Extracted material
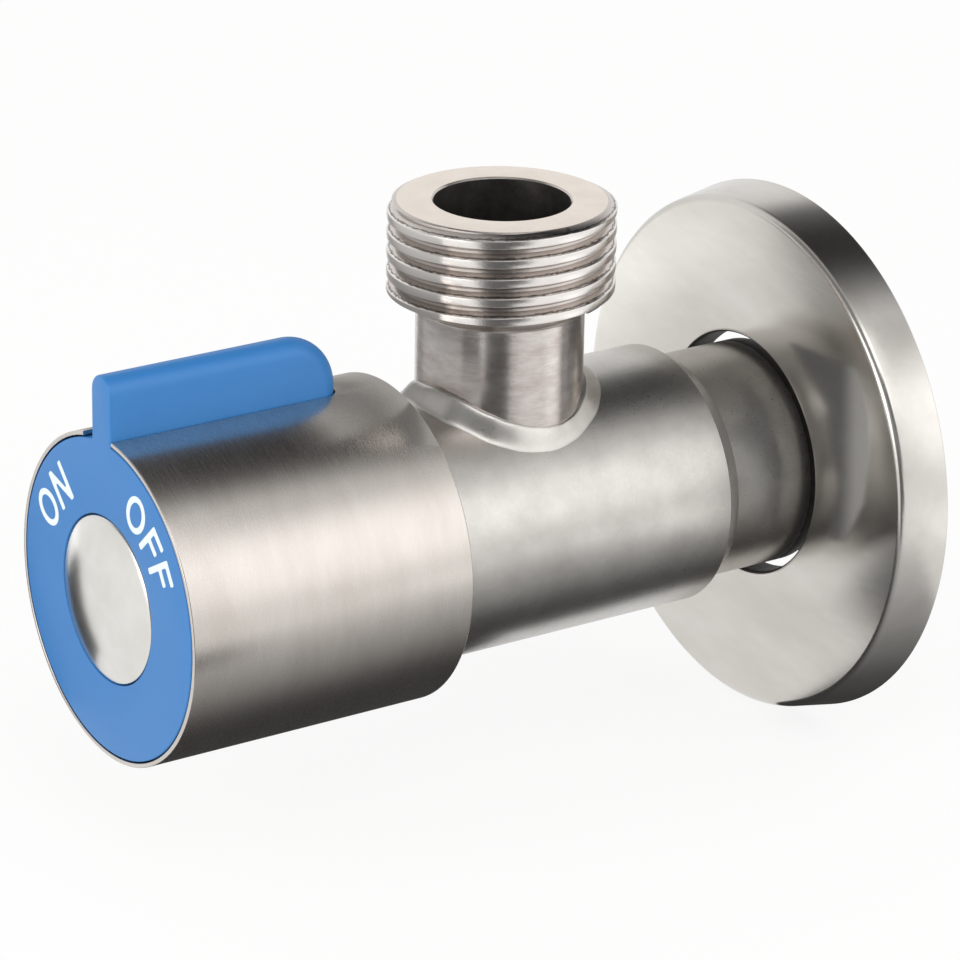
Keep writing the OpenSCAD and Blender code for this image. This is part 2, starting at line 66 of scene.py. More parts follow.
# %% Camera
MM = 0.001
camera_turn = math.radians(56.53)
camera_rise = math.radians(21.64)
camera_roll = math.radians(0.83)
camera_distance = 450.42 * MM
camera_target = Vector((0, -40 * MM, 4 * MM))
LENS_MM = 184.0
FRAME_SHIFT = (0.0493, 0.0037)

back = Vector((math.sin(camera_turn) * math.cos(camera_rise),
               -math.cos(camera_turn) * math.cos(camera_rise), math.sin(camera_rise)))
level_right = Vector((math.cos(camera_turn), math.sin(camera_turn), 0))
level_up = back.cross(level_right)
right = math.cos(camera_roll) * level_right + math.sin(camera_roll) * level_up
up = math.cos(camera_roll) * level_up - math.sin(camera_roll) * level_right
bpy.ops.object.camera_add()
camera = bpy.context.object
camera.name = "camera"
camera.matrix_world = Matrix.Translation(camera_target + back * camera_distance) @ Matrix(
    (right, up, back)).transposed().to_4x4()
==
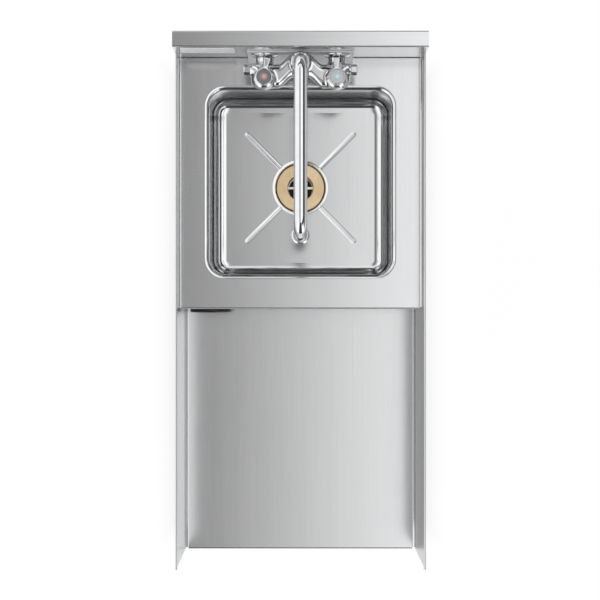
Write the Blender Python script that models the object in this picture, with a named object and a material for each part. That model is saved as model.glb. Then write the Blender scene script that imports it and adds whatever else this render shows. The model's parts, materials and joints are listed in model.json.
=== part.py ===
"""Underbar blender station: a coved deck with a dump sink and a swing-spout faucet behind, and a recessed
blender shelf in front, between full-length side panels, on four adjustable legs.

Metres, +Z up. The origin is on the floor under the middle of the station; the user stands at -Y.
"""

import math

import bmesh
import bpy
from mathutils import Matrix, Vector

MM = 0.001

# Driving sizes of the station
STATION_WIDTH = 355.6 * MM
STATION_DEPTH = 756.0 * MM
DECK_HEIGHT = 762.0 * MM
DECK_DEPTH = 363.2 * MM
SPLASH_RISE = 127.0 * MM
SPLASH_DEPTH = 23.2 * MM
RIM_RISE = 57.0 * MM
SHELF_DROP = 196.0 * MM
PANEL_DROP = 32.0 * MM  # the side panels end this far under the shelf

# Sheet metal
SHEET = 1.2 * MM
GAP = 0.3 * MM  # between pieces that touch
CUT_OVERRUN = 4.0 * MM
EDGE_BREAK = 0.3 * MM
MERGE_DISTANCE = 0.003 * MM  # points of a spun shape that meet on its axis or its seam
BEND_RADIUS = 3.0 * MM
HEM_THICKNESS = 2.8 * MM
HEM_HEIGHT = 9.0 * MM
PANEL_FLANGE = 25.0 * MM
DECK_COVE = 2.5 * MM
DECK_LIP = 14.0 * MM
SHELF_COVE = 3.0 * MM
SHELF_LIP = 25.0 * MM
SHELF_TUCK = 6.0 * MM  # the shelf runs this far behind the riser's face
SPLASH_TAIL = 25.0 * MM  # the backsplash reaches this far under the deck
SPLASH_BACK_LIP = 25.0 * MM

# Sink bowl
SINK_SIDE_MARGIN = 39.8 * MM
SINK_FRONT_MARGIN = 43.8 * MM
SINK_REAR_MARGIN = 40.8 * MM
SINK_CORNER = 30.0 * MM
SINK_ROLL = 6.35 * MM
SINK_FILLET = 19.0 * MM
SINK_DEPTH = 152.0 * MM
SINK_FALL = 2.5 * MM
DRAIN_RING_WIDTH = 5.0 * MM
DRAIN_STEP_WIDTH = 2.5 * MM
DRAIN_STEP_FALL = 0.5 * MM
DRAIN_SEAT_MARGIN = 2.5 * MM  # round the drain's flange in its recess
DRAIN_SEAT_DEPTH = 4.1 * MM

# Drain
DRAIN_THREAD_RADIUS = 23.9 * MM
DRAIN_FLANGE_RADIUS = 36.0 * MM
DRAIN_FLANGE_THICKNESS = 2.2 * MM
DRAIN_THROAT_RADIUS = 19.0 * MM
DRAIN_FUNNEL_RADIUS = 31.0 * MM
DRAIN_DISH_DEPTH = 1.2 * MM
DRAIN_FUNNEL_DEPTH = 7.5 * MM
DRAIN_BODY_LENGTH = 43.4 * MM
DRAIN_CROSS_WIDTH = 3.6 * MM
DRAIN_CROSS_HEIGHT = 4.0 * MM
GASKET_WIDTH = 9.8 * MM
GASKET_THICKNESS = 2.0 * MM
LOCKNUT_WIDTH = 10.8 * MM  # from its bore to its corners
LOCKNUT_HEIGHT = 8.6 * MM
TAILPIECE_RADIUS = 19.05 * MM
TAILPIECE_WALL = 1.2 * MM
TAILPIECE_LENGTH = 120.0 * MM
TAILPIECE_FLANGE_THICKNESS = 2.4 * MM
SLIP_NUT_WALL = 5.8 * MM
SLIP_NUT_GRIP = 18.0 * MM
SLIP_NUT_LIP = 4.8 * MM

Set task
Reproduce verbatim the lines above, from the line with "Write the Blender Python" through the line with "DRAIN_SEAT_DEPTH = 4.1 * MM".

Solution to this problem
Write the Blender Python script that models the object in this picture, with a named object and a material for each part. That model is saved as model.glb. Then write the Blender scene script that imports it and adds whatever else this render shows. The model's parts, materials and joints are listed in model.json.
=== part.py ===
"""Underbar blender station: a coved deck with a dump sink and a swing-spout faucet behind, and a recessed
blender shelf in front, between full-length side panels, on four adjustable legs.

Metres, +Z up. The origin is on the floor under the middle of the station; the user stands at -Y.
"""

import math

import bmesh
import bpy
from mathutils import Matrix, Vector

MM = 0.001

# Driving sizes of the station
STATION_WIDTH = 355.6 * MM
STATION_DEPTH = 756.0 * MM
DECK_HEIGHT = 762.0 * MM
DECK_DEPTH = 363.2 * MM
SPLASH_RISE = 127.0 * MM
SPLASH_DEPTH = 23.2 * MM
RIM_RISE = 57.0 * MM
SHELF_DROP = 196.0 * MM
PANEL_DROP = 32.0 * MM  # the side panels end this far under the shelf

# Sheet metal
SHEET = 1.2 * MM
GAP = 0.3 * MM  # between pieces that touch
CUT_OVERRUN = 4.0 * MM
EDGE_BREAK = 0.3 * MM
MERGE_DISTANCE = 0.003 * MM  # points of a spun shape that meet on its axis or its seam
BEND_RADIUS = 3.0 * MM
HEM_THICKNESS = 2.8 * MM
HEM_HEIGHT = 9.0 * MM
PANEL_FLANGE = 25.0 * MM
DECK_COVE = 2.5 * MM
DECK_LIP = 14.0 * MM
SHELF_COVE = 3.0 * MM
SHELF_LIP = 25.0 * MM
SHELF_TUCK = 6.0 * MM  # the shelf runs this far behind the riser's face
SPLASH_TAIL = 25.0 * MM  # the backsplash reaches this far under the deck
SPLASH_BACK_LIP = 25.0 * MM

# Sink bowl
SINK_SIDE_MARGIN = 39.8 * MM
SINK_FRONT_MARGIN = 43.8 * MM
SINK_REAR_MARGIN = 40.8 * MM
SINK_CORNER = 30.0 * MM
SINK_ROLL = 6.35 * MM
SINK_FILLET = 19.0 * MM
SINK_DEPTH = 152.0 * MM
SINK_FALL = 2.5 * MM
DRAIN_RING_WIDTH = 5.0 * MM
DRAIN_STEP_WIDTH = 2.5 * MM
DRAIN_STEP_FALL = 0.5 * MM
DRAIN_SEAT_MARGIN = 2.5 * MM  # round the drain's flange in its recess
DRAIN_SEAT_DEPTH = 4.1 * MM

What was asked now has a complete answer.